# Anyone else married to a big baby?



## milk and honey (Oct 31, 2010)

I can't really talk to people that know us...so I will vent a little on here! I had the audacity to tell my husband that I wanted him to apologize to me. It was , of course a financial issue...and a great deal of debt had been kept from me. (Not that I had asked) now when my mother left me an amount that to me seemed like a fortune...it has been used to pay off our debts, reducing it to 1/7th the amount. So no new car, no trip to England to see our daughter, no buying a piece of property....and had he died, (he's 15 years older than I) I would have been left a whopper of a surprise! 
He got so mad that he said he was leaving for a few days. 
Jokes on him, I thought "oh good! Whole house to myself!"


----------



## happybleats (Sep 12, 2010)

OH boy..so sorry for the situation...maybe the few days of peace will do some good 

there should never be secrets in marriage...especially ones that effect both parties like finances!..hopefully when things settle down, you two can sit down and discuss everything...


----------



## ksalvagno (Oct 6, 2009)

I'm sorry you are having problems. Hopefully a few days apart will help.


----------



## MylieD (Sep 16, 2013)

I think I'd take my 1/7th remaining money and take myself away for a few days.  Hopefully when he comes back, he will have thought about it and will do more than apologize. Maybe dishes for the next 10 years.


----------



## deerbunnyfarm (Dec 14, 2015)

Aww so sorry.  That stinks. Within the first six months of my marriage I found out that DH had a maxed out credit card I never knew about. That wasn't a fun night, and we weren't even married when he maxed it out! I'd be fuming if I were you for sure. 

A few days and a whole lotta space can do a world of good, too.


----------



## nicolemackenzie (Dec 27, 2014)

Sorry that is very frustrating.

Has communication been an ongoing issue? Was it debt from before you met/married?
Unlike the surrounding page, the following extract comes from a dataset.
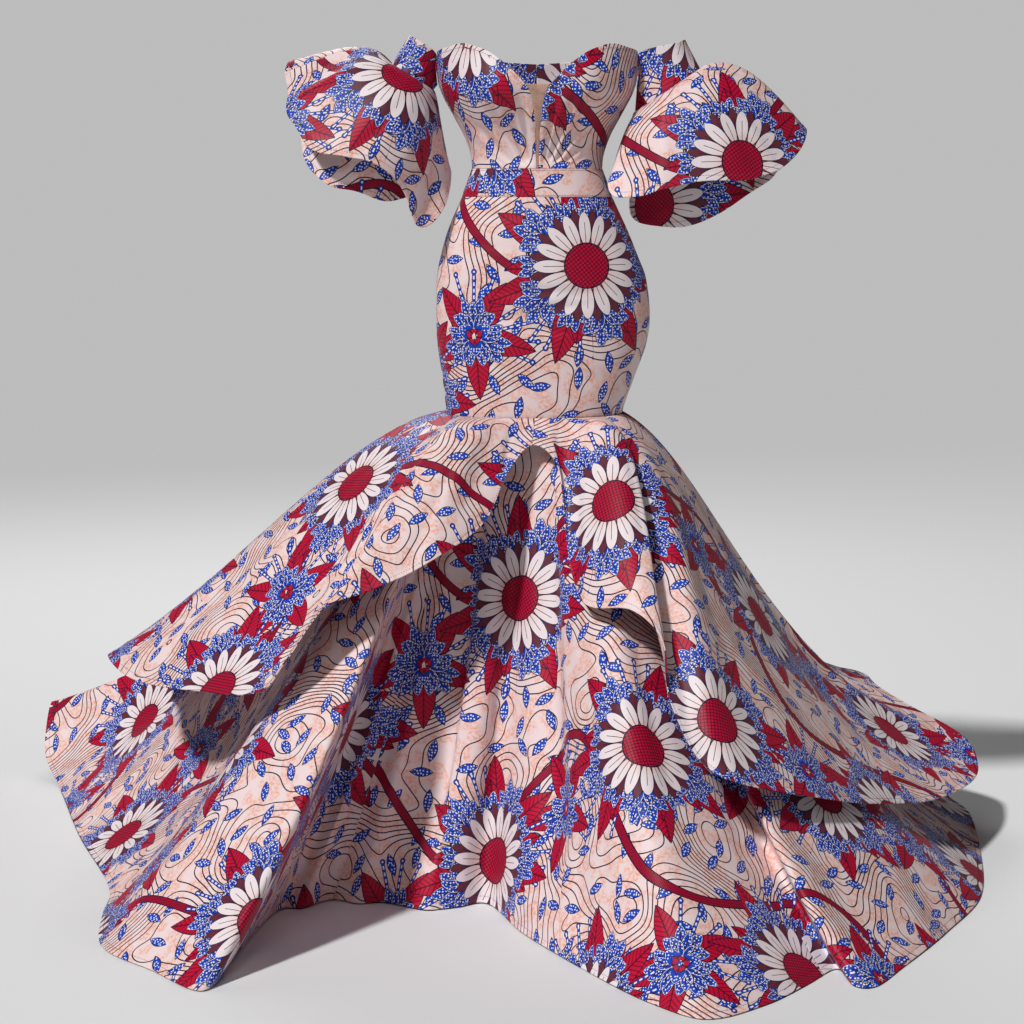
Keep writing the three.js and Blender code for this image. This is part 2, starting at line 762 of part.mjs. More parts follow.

I think cooling off is good. Fighting mad isn't good ( neither is bottling it up)

When you are both calm sit down and talk about it. Try to use I statements instead of accusations. I was hurt to find out about this debt, I had hoped to do X with this money so I felt both angry that the debt was hidden and upset because now I (we) can't do X with the money, I want us to be able to discuss important subjects so we can make decisions together.

If he won't talk/ doesn't get it then I strongly recommend counseling. It's not just for "crazy" people although you may feel odd needing help. Sometimes you need an unbiased third party to help you both hear each other.

Good luck.


----------



## deerbunnyfarm (Dec 14, 2015)

Major agreement on the counseling!! ^^^

We've only been married for five years and have probably spent four of them in counseling. :laugh:  Seriously though!! We're both incredibly glad we have worked on our communication and also our attitudes with a professional. Absolutely no shame in that, actually it's a great source of pride for us now!


----------



## milk and honey (Oct 31, 2010)

Thanks everyone. I'm doing fine...wanting an apology was my way of attempting a closure to this, but apparently he didn't see that. I kinda feel like if he doesn't feel he needs to make one then I'm off the hook to forgive  (like God would let me get away with that one...)


----------



## nicolemackenzie (Dec 27, 2014)

Counseling was so good for my marriage. We understand each other better now and our communication has improved drastically. We've only been married 4 years.


----------



## Jessica84 (Oct 27, 2011)

Oh goodness I would be livid as well. Not just because of the lack of communication but for rather leaving then say sorry. I am such a hard headed brat, I admit that, and even I would have given a sorry over that.
I pretty much agree with everyone here but would add get you 1/7 and put some place for YOU!! I know that sounds like a mean move but even my husband and I have a pretty good relationship and I have a small amount set aside that only I can touch just in case.


----------



## milk and honey (Oct 31, 2010)

Thanks...been married over 30 years which makes me feel ancient, but he has PTSD and it certainly brings issues to the table... Anyway I'll just take care of the animals and hug my goats in the meanwhile.


----------



## nicolemackenzie (Dec 27, 2014)

Ugh PTSD is rough. Sorry


----------



## deerbunnyfarm (Dec 14, 2015)

I have PTSD too, so I definitely can understand why he wanted to get outta there and take a few days break. 


Hang in there, girl!!


----------



## toth boer goats (Jul 20, 2008)

I am so sorry.

I would take the remainder and move it. Invest it into something so interest adds to it or use other investment options out there. So it can regrow. 
Only put it in your name so he cannot touch it.


----------